Ethereum’s role in the development and expansion of DeFi cannot be taken for granted. The platform’s smart contract capabilities have enabled the creation of complex financial products and services that operate without intermediaries. As institutions become familiar with Ethereum through ETF investments, they may begin to explore the broader DeFi ecosystem more seriously. This could revolutionize the way financial markets operate by creating new financial products and services that integrate traditional finance with DeFi. The seamless flow of capital between these two areas could lead to innovative hybrid products that offer unique benefits to both retail and institutional investors. Bitcoin’s limited smart contract capabilities may not be enough to generate the same kind of interest.

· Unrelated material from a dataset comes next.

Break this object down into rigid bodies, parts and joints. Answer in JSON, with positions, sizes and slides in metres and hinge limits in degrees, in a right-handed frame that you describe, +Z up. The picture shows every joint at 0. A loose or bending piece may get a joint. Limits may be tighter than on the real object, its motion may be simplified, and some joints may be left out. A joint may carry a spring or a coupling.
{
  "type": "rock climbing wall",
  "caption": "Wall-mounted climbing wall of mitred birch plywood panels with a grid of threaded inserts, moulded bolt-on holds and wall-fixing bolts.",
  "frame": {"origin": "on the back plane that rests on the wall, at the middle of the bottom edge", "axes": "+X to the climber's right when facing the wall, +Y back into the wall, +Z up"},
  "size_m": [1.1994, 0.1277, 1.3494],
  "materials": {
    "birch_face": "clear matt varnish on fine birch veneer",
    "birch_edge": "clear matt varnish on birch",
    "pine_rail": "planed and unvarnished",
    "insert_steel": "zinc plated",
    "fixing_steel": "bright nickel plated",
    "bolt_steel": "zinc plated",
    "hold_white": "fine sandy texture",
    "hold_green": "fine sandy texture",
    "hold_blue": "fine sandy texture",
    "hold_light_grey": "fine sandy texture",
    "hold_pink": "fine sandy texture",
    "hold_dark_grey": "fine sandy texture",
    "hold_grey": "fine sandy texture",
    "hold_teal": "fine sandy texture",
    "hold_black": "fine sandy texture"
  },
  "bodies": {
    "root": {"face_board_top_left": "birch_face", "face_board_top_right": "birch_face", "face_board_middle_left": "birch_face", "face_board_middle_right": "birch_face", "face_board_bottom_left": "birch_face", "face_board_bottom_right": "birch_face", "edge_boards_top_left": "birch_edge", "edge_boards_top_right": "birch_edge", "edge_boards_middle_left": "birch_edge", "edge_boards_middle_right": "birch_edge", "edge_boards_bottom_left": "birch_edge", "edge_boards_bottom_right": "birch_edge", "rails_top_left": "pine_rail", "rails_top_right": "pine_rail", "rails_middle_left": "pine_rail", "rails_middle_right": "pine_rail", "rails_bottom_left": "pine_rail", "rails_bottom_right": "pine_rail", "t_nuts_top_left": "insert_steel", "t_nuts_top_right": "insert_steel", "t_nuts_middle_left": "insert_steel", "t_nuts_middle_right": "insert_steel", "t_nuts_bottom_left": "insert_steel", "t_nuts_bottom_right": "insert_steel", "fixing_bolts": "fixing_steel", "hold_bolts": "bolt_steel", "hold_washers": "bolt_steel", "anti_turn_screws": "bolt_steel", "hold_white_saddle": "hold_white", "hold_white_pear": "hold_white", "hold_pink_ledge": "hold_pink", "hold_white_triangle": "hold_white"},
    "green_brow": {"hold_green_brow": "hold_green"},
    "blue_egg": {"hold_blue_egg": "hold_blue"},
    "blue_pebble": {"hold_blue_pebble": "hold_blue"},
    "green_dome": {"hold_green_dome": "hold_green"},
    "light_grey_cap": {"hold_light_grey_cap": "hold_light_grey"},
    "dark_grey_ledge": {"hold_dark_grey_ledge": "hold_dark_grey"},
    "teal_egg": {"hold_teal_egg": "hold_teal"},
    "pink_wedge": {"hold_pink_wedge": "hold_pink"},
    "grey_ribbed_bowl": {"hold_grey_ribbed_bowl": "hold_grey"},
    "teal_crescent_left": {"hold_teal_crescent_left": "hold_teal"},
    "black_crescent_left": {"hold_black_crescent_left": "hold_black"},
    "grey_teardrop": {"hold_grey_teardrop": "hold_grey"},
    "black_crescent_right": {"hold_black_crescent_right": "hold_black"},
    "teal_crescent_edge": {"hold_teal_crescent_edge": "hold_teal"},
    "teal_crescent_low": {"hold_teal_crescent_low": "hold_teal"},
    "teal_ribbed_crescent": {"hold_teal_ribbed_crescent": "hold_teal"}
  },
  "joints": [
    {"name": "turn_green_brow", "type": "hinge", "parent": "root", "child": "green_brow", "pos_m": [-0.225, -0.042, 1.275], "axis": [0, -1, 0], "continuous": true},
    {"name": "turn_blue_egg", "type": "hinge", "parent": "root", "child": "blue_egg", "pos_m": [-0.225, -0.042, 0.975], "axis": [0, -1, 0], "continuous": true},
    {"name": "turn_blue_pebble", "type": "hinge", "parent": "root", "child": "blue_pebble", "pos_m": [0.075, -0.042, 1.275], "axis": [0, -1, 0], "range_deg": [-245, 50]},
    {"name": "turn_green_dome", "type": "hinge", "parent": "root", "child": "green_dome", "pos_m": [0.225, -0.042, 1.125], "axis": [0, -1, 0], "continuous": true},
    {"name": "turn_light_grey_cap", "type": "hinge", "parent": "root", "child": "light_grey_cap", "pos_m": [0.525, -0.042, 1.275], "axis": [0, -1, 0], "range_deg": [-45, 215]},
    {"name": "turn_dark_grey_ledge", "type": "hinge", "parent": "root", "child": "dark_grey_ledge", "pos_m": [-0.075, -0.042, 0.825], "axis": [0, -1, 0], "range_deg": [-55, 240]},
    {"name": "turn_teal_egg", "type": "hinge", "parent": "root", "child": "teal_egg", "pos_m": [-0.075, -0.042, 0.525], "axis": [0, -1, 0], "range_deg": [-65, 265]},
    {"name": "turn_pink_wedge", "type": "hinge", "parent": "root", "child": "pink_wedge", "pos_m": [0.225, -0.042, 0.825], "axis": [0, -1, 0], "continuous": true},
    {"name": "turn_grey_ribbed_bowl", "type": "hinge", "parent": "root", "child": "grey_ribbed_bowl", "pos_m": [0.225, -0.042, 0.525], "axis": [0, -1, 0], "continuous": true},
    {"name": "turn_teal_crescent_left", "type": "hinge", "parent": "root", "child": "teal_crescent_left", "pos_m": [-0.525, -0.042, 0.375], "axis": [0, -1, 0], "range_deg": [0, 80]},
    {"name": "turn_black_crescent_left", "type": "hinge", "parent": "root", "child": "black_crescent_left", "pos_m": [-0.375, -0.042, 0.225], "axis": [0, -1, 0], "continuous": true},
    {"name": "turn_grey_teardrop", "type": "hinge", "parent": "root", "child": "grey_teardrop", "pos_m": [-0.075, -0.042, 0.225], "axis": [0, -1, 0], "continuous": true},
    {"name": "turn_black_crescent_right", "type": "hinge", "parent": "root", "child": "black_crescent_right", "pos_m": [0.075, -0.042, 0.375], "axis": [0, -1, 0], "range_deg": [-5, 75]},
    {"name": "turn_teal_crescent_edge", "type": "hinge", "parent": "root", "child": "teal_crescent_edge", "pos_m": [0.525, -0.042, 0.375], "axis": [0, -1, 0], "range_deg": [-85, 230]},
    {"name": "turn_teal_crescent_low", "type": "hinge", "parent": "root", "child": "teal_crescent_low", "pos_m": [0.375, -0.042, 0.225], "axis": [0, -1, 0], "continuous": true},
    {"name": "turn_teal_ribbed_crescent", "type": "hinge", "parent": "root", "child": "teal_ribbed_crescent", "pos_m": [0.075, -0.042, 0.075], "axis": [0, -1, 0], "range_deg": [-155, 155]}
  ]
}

Ethereum’s influence extends beyond its own blockchain. Ethereum’s success has inspired 196 other blockchain projects that either integrate directly with Ethereum or leverage similar technical frameworks. The launch of an Ethereum ETF could set a precedent for other digital assets, spurring the development of ETFs based on alternative blockchains. This could pave the way for a range of Web3 financial products that leverage the unique capabilities of various blockchains within the ecosystem. As a result, we could see a more interconnected and sophisticated digital asset market, with Ethereum at the center of this transformation.

For these reasons, despite its relatively weak initial performance upon launch, an Ethereum ETF has the potential to have a much larger long-term impact than a Bitcoin ETF. Ethereum’s extensive developer community, pioneering technologies like the EVM and Solidity, and central role in the Web3 and DeFi ecosystems position it as a key infrastructure foundation for the future of digital finance. As institutions gain exposure to Ethereum through these ETFs, they may increasingly recognize Ethereum’s broader applications and transformational potential, driving more real-world integration and adoption across both digital and traditional financial markets. This could have a more profound and lasting impact on the overall financial landscape, far beyond the initial scope of a Bitcoin ETF.